I should say up front that, as a New Yorker who would potentially vote in the 2013 mayoral campaign Weiner is purportedly planning to run in, this whole thing is utterly irrelevant to my vote.* It’s also perfectly legitimate for another voter to care about it, and in any event, whether I personally care does not determine whether this is news.

Because news it is. If it was a hoax, it’s news because a U.S. Congressman was the victim of a hacking incident online that allowed someone to transmit a photo in his name. And if a U.S. Congressman exposed himself in bulging boxer briefs in a public forum it’s news, because—come on!

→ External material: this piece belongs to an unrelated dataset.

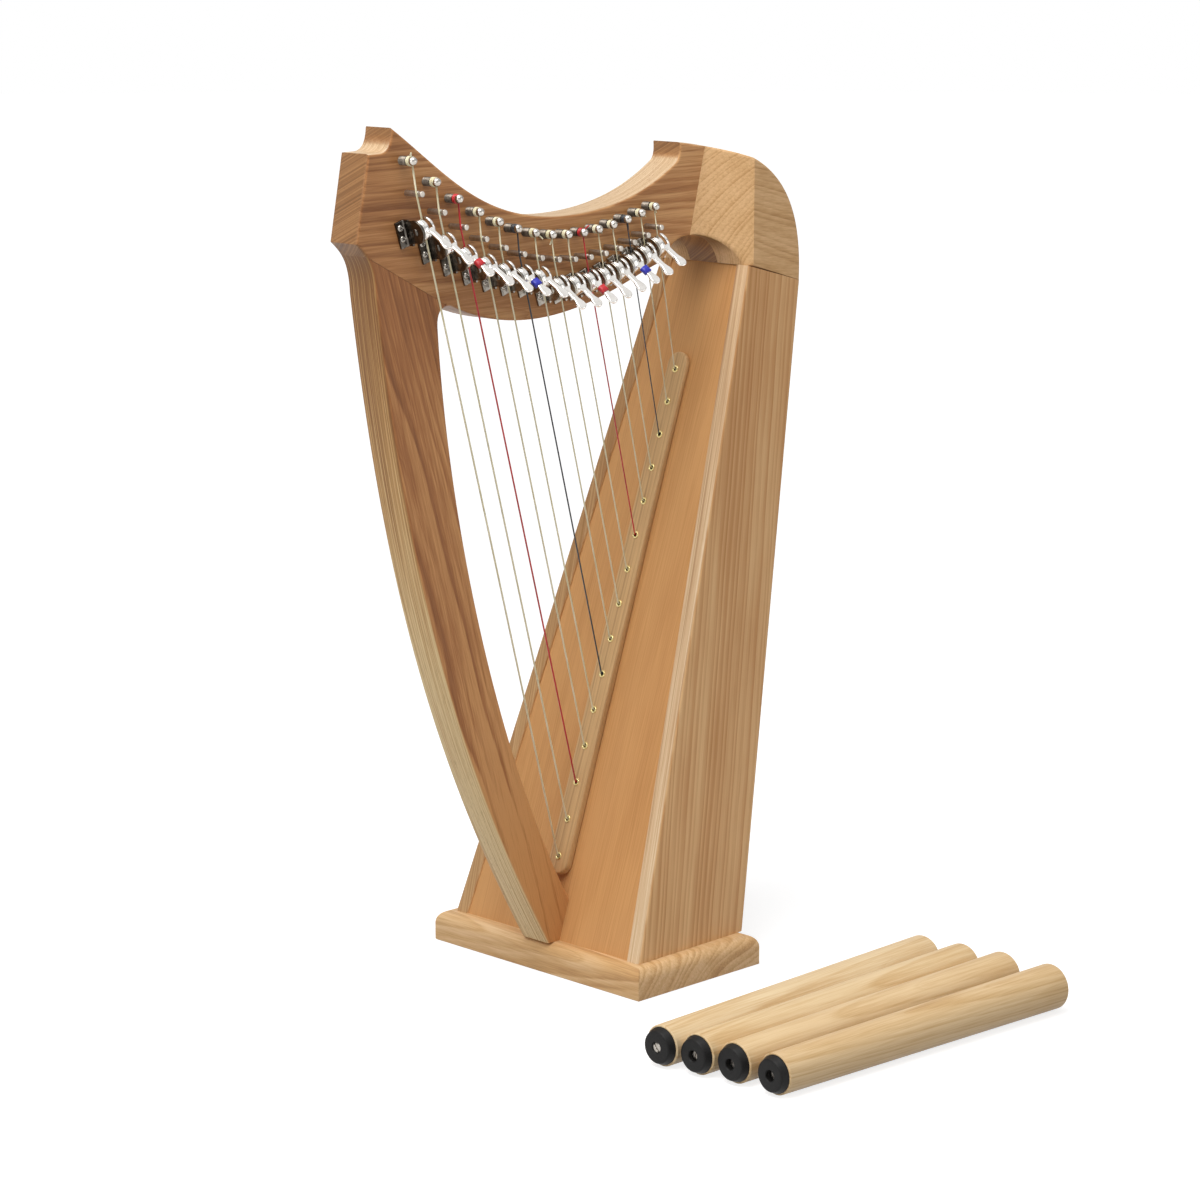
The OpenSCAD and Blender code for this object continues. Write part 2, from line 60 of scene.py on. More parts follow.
def thinned(points):
    """The closed outline without points that repeat the one before them."""
    step = np.linalg.norm(points - np.roll(points, 1, 0), axis=1)
    return points[step > 1e-6]


def slab(outline, low, high, round_low, round_high, lay, free=None, steps=5, inwards=None):
    """A board sawn to a closed outline, with its edges rounded over.

    For t from 0 to 90 degrees each outline point moves inwards by r (1 - sin t) while the
    surface climbs by r (1 - cos t), first from the low face and then back from the high
    one. One more ring, 0.3 mm further in, keeps the shading of each flat face flat. Glued
    edges, where free is near 0, stay where they are. low and high are numbers or functions
    of the outline's two coordinates, and lay puts (a, b, depth) in space.
    """
    outline = np.asarray(outline, float)
    along = unit(np.roll(outline, -1, 0) - outline)
    x, y = outline.T
    turn = np.sign(np.sum(x * np.roll(y, -1) - y * np.roll(x, -1)))
    after = turn * np.stack([-along[:, 1], along[:, 0]], 1)
    before = np.roll(after, 1, 0)
    free = np.ones(len(outline)) if free is None else np.asarray(free, float)
    f2, f1 = free[:, None], np.roll(free, 1)[:, None]
    c = np.sum(before * after, 1, keepdims=True)
    corner = (f1 * (before - c * after) + f2 * (after - c * before)) / np.maximum(1 - c * c, 1e-9)
    mitre = (f1 + f2) / 2 * (before + after) / np.maximum(1 + c, 1e-3)
    way = np.where(1 - c * c > 0.02, corner, mitre)
    for i, v in (inwards or {}).items():
        way[i] = v
    t = np.linspace(0, math.pi / 2, steps)
    rows = []
    for edge, face, sign in ((round_low, low, 1), (round_high, high, -1)):
        r = np.maximum(np.broadcast_to(edge, len(outline)), 0.02)
        inset = np.vstack([r + 0.3, (1 - np.sin(t))[:, None] * r])
        climb = np.vstack([0 * r, (1 - np.cos(t))[:, None] * r])
        q = outline + way * inset[:, :, None]
        depth = (face(q[..., 0], q[..., 1]) if callable(face) else face) + sign * climb
        ring = lay(q[..., 0], q[..., 1], depth)
        rows.append(ring if sign > 0 else ring[::-1])
    return np.vstack(rows)


def piece(name, surfaces, finish, body, *stands_for, slot=None, crease=32, folds=()):
    """One object from closed surfaces, each a grid of points (rows, around, 3).

    Neighbouring points make the faces, which close round the second axis. The end rows
    are closed by one flat face each, or, where the last row repeats the first, the grid
    closes on itself like a ring. folds splits a first row's face between two points.
    """
    points, faces, offset = [], [], 0
    for number, grid in enumerate(surfaces):
        grid = np.asarray(grid, float)
        ring = np.allclose(grid[0], grid[-1])
        grid = grid[:-1] if ring else grid
        rows, around = grid.shape[:2]
        at = np.arange(rows * around).reshape(rows, around)
        down = np.roll(at, -1, 0) if ring else at[1:]
        top = at if ring else at[:-1]
        quads = np.stack([top, np.roll(top, -1, 1), np.roll(down, -1, 1), down], -1).reshape(-1, 4)
        caps = []
        if not ring:
            if number < len(folds) and folds[number]:
                i, j = sorted(folds[number])
                caps += [at[0, i:j + 1][::-1], np.r_[at[0, j:], at[0, :i + 1]][::-1]]
            else:
                caps.append(at[0][::-1])
            caps.append(at[-1])
        flat = grid.reshape(-1, 3)
        tri = np.vstack([quads[:, [0, 1, 2]], quads[:, [0, 2, 3]]]
                        + [np.stack([np.full(len(k) - 2, k[0]), k[1:-1], k[2:]], 1) for k in caps])
        a, b, c = (flat[tri[:, i]] - flat.mean(0) for i in range(3))
        inside_out = np.sum(a * np.cross(b, c)) < 0
        made = quads.tolist() + [k.tolist() for k in caps]
        faces += [[v + offset for v in (f[::-1] if inside_out else f)] for f in made]
        points.append(flat)
        offset += len(flat)
    mesh = bpy.data.meshes.new(name)
    mesh.from_pydata((np.vstack(points) * 0.001).tolist(), [], faces)
    shape = bmesh.new()
    shape.from_mesh(mesh)
    bmesh.ops.remove_doubles(shape, verts=shape.verts, dist=2e-6)
    bmesh.ops.dissolve_degenerate(shape, edges=shape.edges, dist=1e-6)
    shape.to_mesh(mesh)
    shape.free()
    return fitted(name, mesh, finish, body, *stands_for, slot=slot, crease=crease)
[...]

It’s not, in either case, the biggest political news of our era, and where our media machine has trouble it’s finding that spot between virtually ignoring a story and covering it to death. The story broke over the Memorial Day weekend and spent most of the holiday fermenting outside mainstream outlets. By yesterday, conversely, it was suddenly the thing to talk about. (The popular perception is that this kind of story gives media outlets the sort of condition depicted in certain Twitter photos. And yes, ratings don’t lie, but at least some regular political reporters seem to have to be dragged reluctantly to sex-scandal stories, especially ones where the facts are murky—until it’s clear that everyone else is doing it.)

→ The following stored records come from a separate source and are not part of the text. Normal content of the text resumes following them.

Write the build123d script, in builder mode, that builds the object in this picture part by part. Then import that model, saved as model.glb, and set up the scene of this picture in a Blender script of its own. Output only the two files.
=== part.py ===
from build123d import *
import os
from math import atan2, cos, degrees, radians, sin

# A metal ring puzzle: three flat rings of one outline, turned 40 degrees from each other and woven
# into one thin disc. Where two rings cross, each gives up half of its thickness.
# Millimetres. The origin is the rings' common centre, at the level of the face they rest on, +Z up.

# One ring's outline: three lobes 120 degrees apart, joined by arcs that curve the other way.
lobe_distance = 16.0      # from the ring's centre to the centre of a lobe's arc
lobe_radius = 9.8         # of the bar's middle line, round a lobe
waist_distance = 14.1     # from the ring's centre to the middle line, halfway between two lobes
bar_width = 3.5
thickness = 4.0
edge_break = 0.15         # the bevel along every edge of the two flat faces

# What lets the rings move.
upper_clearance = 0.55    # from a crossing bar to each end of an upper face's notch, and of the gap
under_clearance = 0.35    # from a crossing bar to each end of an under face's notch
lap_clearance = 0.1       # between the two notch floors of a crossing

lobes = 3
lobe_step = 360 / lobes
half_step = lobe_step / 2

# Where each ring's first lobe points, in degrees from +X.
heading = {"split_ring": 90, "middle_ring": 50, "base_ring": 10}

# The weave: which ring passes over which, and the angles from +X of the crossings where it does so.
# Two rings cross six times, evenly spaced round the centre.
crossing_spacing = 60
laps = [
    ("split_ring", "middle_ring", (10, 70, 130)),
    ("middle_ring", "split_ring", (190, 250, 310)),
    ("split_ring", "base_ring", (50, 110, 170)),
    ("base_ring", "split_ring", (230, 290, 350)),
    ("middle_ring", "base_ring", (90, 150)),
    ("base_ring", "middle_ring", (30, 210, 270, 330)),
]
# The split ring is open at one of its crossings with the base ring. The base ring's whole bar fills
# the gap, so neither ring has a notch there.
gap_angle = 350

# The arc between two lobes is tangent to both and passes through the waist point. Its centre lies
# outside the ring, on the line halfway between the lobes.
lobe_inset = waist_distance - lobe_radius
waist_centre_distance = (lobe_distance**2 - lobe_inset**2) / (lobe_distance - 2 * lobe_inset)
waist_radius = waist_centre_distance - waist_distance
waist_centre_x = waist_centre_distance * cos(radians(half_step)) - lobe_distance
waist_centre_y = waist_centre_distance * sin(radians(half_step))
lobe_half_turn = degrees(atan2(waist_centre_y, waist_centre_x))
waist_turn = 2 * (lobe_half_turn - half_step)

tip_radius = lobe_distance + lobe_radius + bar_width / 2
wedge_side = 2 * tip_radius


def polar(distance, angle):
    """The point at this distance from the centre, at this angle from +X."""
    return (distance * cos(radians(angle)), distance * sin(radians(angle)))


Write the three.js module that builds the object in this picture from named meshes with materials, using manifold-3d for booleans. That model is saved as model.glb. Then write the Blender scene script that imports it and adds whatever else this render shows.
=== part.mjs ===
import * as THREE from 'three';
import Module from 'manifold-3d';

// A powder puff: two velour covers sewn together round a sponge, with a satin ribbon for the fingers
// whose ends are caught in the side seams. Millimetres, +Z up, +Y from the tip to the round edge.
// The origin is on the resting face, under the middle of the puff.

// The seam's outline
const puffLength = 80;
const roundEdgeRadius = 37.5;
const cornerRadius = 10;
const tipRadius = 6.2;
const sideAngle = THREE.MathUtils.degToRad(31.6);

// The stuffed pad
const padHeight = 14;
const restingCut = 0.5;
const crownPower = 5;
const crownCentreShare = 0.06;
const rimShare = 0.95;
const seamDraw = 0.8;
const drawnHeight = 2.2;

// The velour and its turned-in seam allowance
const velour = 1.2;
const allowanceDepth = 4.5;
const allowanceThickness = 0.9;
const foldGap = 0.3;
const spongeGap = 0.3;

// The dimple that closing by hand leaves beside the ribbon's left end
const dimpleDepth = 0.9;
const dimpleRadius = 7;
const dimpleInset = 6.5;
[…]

If Weiner has any p.r. advantage in dealing with this, it’s that it is simply very hard for anyone to talk about the story or conduct an interview without sounding ridiculous. (“Penis” is to American English as “snow” allegedly is to Inuit.) Blitzer, for his part, didn’t help his cause by launching into a fishing expedition as to whether and why Weiner followed (i.e. subscribed to the tweets of) a porn star on Twitter. This matters why? God help us if raunchy Twitter follows become the new “Are you now or have you ever been…” of politics.

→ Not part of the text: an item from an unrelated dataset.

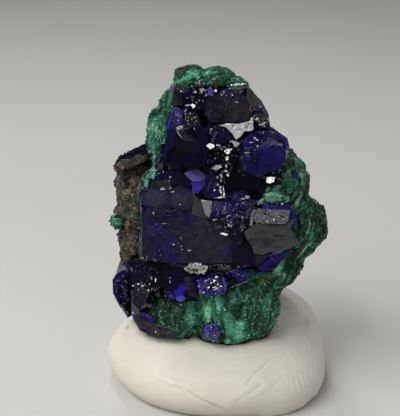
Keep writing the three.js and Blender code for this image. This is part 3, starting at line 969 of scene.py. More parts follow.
# The crystal faces that the photograph shows: what each mirrors, its look, its surface and its
# corners in the photograph's pixels
SEEN_FACES = [
    # under the crown
    ("side", "gray", "mosaic", [(173, 91.5), (182, 94), (183, 105), (170, 106)]),
    ("dark", "umber", "rough", [(175, 86), (190, 86), (190, 91), (182, 93.5), (173, 91)]),
    ("dark", "black", "rough", [(183, 94), (190, 91), (207, 95), (206, 109), (184, 108)]),
    ("dark", "ink", "rough", [(200, 81), (208.5, 80), (210.5, 87), (203, 87.5)]),
    ("left", "violet", "rough", [(207.5, 88), (211, 87.5), (213.5, 91), (213, 96), (208, 95)]),
    ("dark", "royal", "rough", [(221, 91), (229, 89), (230, 94), (223, 95.5)]),
    # the black block on the right of it
    (
        "edge",
        "coal",
        "streaked",
        [(207, 96.5), (222, 94), (232, 89), (240, 88.5), (246, 98), (250, 108), (249, 120)]
        + [(244, 122), (225, 122), (209, 122.5), (206, 110)],
    ),
    ("right", "navy", "rough", [(240, 88.5), (247, 88), (249, 95), (246, 98)]),
    (
        "side",
        "black",
        "mosaic",
        [(247, 88), (250.5, 88.5), (260, 101), (258, 106), (250.5, 107.5), (246.5, 98)],
    ),
    (
        "dark",
        "black",
        "sparkly",
        [(250.5, 107.5), (258, 106), (266, 115), (269, 121), (270, 129), (261, 127), (252, 118)],
    ),
    # the upper left crystal
    (
        "left",
        "blue",
        "rough",
        [(169, 107.5), (177, 107), (183, 112), (182, 124), (176, 127), (171, 121)],
    ),
    (
        "right",
        "black",
        "ribbed",
        [(184, 112), (194, 111), (199, 117), (200, 126), (192, 128), (183, 127.5)],
    ),
    (
        "side",
        "black",
        "plain",
        [(177, 130.5), (182.5, 128), (193, 127.8), (196, 133), (199, 142), (184, 140.5)],
    ),
    (
        "dark",
        "black",
        "mosaic",
        [(176, 132), (184, 140.5), (199, 142), (199.5, 169), (188, 170), (179, 163), (174, 146)],
    ),
    (
        "dark",
        "ink",
        "mosaic",
        [(194, 127), (207, 128), (208, 150), (206, 163), (199.5, 169), (199, 142), (196, 133)],
    ),
    (
        "dark",
        "ink",
        "mosaic",
        [(168, 150), (174, 146), (179, 163), (184, 170), (172, 168), (165, 160)],
    ),
    (
        "dark",
        "navy",
        "rough",
        [(171, 122), (176, 127.5), (177, 131), (174, 146), (168, 150), (165, 160), (164, 150)]
        + [(168, 134)],
    ),
    ("soft", "ink", "plain", [(168, 160), (177, 159.3), (177.5, 160.6), (168.5, 161.4)]),
    # between the blocks
    (
        "dark",
        "ink",
        "rough",
        [(207, 124), (219, 127), (227, 130), (232, 137), (224, 142), (216, 141), (210, 136)],
    ),
    ("left", "slate", "plain", [(210, 142), (215.5, 131), (218, 132), (213, 143)]),
    (
        "soft",
        "ledge",
        "rough",
        [(219, 125.5), (226, 123.5), (231, 123.3), (238, 124), (250, 121), (251, 117.5)]
        + [(253, 118), (253.5, 129), (251, 131), (245, 131), (240, 137), (236, 139.5)]
        + [(232, 133.5), (226, 127)],
    ),
    ("dark", "ink", "rough", [(209, 218.5), (218, 218.5), (226, 226), (232, 237), (215, 227)]),
    ("dark", "black", "rough", [(273, 168), (281, 171), (283, 180), (277, 184), (271, 175)]),
    # the royal blue crystal
    (
        "dark",
        "royal",
        "rough",
        [(268, 126), (272, 128), (287, 138), (290, 150), (286, 150), (284, 139), (270, 132)],
    ),
    (
        "dark",
        "blue",
        "rough",
        [(240, 141), (252, 133), (262, 129.5), (271, 131.5), (285, 138.5), (287, 150)]
        + [(257, 149), (246, 149)],
    ),
    (
        "dark",
        "blue",
        "mosaic",
        [(262, 149.5), (285, 151), (286, 159), (281, 169), (269, 171.5), (257, 164), (258, 156)],
    ),
    (
        "dark",
        "navy",
        "rough",
        [(240, 150.5), (261.5, 149.8), (257.5, 156), (256, 166), (247, 167), (241, 161)],
    ),
    ("soft", "blue", "rough", [(247, 158.7), (256, 158.2), (256.5, 159.4), (248, 160)]),
    # the violet tooth and the ribs beside it
    (
        "left",
        "lilac",
        "mosaic",
        [(184, 173), (190, 170), (198, 169), (203.5, 173), (205.5, 177.5), (200, 181.5)]
        + [(192, 181)],
    ),
    (
        "dark",
        "violet",
        "mosaic",
        [(192, 181), (200, 181.5), (205.5, 177.5), (205, 183), (201, 189), (197, 193)]
        + [(193.5, 192)],
    ),
    (
        "edge",
        "navy",
        "ribbed",
        [(203, 165), (212, 168), (217, 180), (221, 196), (209, 199), (201, 192), (205.5, 184)],
    ),
    # the step
    (
        "left",
        "frost",
        "plain",
        [(200.8, 201), (211.5, 200.6), (212.5, 205), (209, 217), (205.5, 215), (203, 207)],
    ),
    ("left", "slate", "ribbed", [(211.5, 200.6), (219, 201), (214, 210), (209, 217), (212.5, 205)]),
    (
        "dark",
        "blue",
        "mosaic",
        [(219, 201), (225, 203), (225, 214), (218, 217.5), (209.5, 217.3), (214, 210)],
    ),
    (
        "dark",
        "navy",
        "rough",
        [(225, 203), (237, 208), (245, 214), (240, 224), (232, 226), (222, 222), (225, 214)],
    ),
    (
        "dark",
        "navy",
        "rough",
        [(233, 192), (244, 190), (250, 196), (249, 207), (243, 214), (236, 209), (232, 200)],
    ),
    (
        "dark",
        "ink",
        "rough",
        [(232, 226), (240, 224), (244, 232), (241, 246), (236, 240), (231, 232)],
    ),
    # the great plate
    (
        "dark",
        "ink",
        "mosaic",
        [(168, 172), (178, 170), (184, 174), (191, 181), (190, 189), (180, 184), (171, 186)],
    ),
    ("dark", "navy", "rough", [(152, 172), (162, 169.5), (174, 175), (168, 180), (152, 180)]),
    ("dark", "umber", "rough", [(151, 181), (168, 180), (172, 185), (168, 190), (150, 190)]),
    (
        "dark",
        "plate",
        "mosaic",
        [(142, 192), (150, 190), (168, 190), (180, 184), (190, 190), (193, 200), (190, 215)]
        + [(176, 211.5), (168, 207), (150, 207), (141, 205)],
    ),
    (
        "dark",
        "plate",
        "mosaic",
        [(142, 207.5), (168, 207.3), (176, 211.7), (190, 215.2), (207, 219), (212, 226)]
        + [(232, 236), (234, 262), (205, 263), (180, 262), (160, 262), (142, 258)],
    ),
    ("dark", "navy", "rough", [(139, 193), (142, 191), (142.5, 257), (139.5, 257)]),
    ("dark", "navy", "rough", [(141, 190.5), (147, 176), (153, 171), (152, 180), (150, 190)]),
    (
        "side",
        "dusk",
        "mosaic",
        [(182, 183), (188, 180.5), (193, 193), (200, 200.5), (203, 207), (207, 218.5)]
        + [(191, 214.5), (194, 200), (190.5, 189)],
    ),
    (
        "dark",
        "ink",
        "mosaic",
        [(231, 234), (241, 245.5), (253, 253.5), (258, 266), (247, 265), (233, 263)],
    ),
    # the slate-gray face, its bevel and the blue round it
    (
        "side",
        "moss",
        "mosaic",
        [(244.5, 232), (251, 227), (256, 224), (285, 224.5), (293, 232), (297, 243)]
        + [(290, 248.5), (270, 252), (262, 255), (254, 253), (252, 246), (246, 238)],
    ),
    (
        "left",
        "ash",
        "rough",
        [(252, 215), (258, 208.5), (270, 209.5), (290, 210), (288, 221), (285, 224)]
        + [(256, 223.5)],
    ),
    (
        "left",
        "frost",
        "rough",
        [(249.5, 226), (251, 214), (254, 209), (256, 210), (253.5, 216), (252.5, 225)],
    ),
    (
        "dark",
        "royal",
        "rough",
        [(262, 204.5), (275, 205), (292, 204), (292, 209), (275, 210), (262, 209)],
    ),
    (
        "dark",
        "royal",
        "rough",
        [(288, 212), (292, 209), (296.5, 214), (297, 229), (293, 231), (288, 222)],
    ),
    ("right", "ink", "mosaic", [(254, 254), (262, 256), (272, 253), (262, 262), (257, 266)]),
    (
        "dark",
        "royal",
        "mosaic",
        [(257, 270), (264, 262), (278, 254.5), (290, 250), (287, 256), (277, 265), (269, 271)],
    ),
    ("dark", "royal", "rough", [(232, 269), (256, 271), (252, 279), (240, 281), (232, 276)]),
    # the foot
    ("dark", "navy", "rough", [(121, 264), (127, 261), (131, 262), (131, 269), (128, 269)]),
    (
        "dark",
        "black",
        "mosaic",
        [(131, 262), (142, 261), (152, 264), (160, 263), (161, 279), (150, 282), (135, 279)],
    ),
    (
        "dark",
        "ink",
        "mosaic",
        [(162, 264), (184, 267), (188, 274), (184, 277), (176, 290), (163, 287), (161, 275)],
    ),
    ("right", "plum", "plain", [(184, 277), (199, 276), (200.5, 299), (190, 296), (186, 288)]),
    (
        "left",
        "violet",
        "rough",
        [(175.5, 296.5), (183, 295.5), (186, 298.5), (181, 302), (176.5, 300.5)],
    ),
    ("dark", "blue", "rough", [(166, 292), (175, 291), (175, 298), (168, 297)]),
    (
        "dark",
        "blue",
        "rough",
        [(112.5, 280), (116, 274), (122, 270.5), (128, 269), (128, 276), (121, 279)]
        + [(118, 290), (120, 304), (119, 305), (113, 293)],
    ),
    (
        "dark",
        "ink",
        "rough",
        [(121, 279), (128, 276), (128, 290), (126, 311), (121, 303), (118.5, 290)],
    ),
    ("side", "slate", "plain", [(128.8, 270), (130, 270), (131.3, 310), (130, 300)]),
    (
        "right",
        "plum",
        "rough",
        [(132, 286), (142, 289), (150, 292), (146, 302), (140, 310), (133, 303)],
    ),
    ("dark", "royal", "rough", [(139, 311), (146, 313), (157, 321), (150, 322), (142, 318)]),
    (
        "dark",
        "umber",
        "rough",
        [(133, 317), (142, 319), (160, 325), (175, 333), (176, 338), (155, 337), (140, 330)],
    ),
]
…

And the jokes flow easily because, whatever the implications of what did or didn’t happen, the young woman follower in question is a fan of Weiner and is not complaining about his behavior. Meanwhile, another factor feeding the discussion is the ample amount of reason for suspicion on all sides of the story. For instance, the story was “broken” and advanced by political nemeses of Weiner: Andrew Breitbart, of the decontextualized ACORN and Shirley Sherrod videos, and a Twitter user with a long history of antagonism toward the Congressman. (Slate has a good roundup of the reasons, technical and otherwise, for skepticism in both directions on this story.)

The truth lies in 0’s and 1’s that we don’t have access to. But if the Twitter scenario is a new one, the arc is pretty familiar: sex starts the story, puzzling answers keep it alive. The Good Wife writers, your first third-season episode is already written.

*(Disclosure: I think—though I cannot recall with certitude—that I voted for Weiner in the 2005 mayoral primary. I’m not sure if I would vote for him again, but because of issues located far outside his pants.)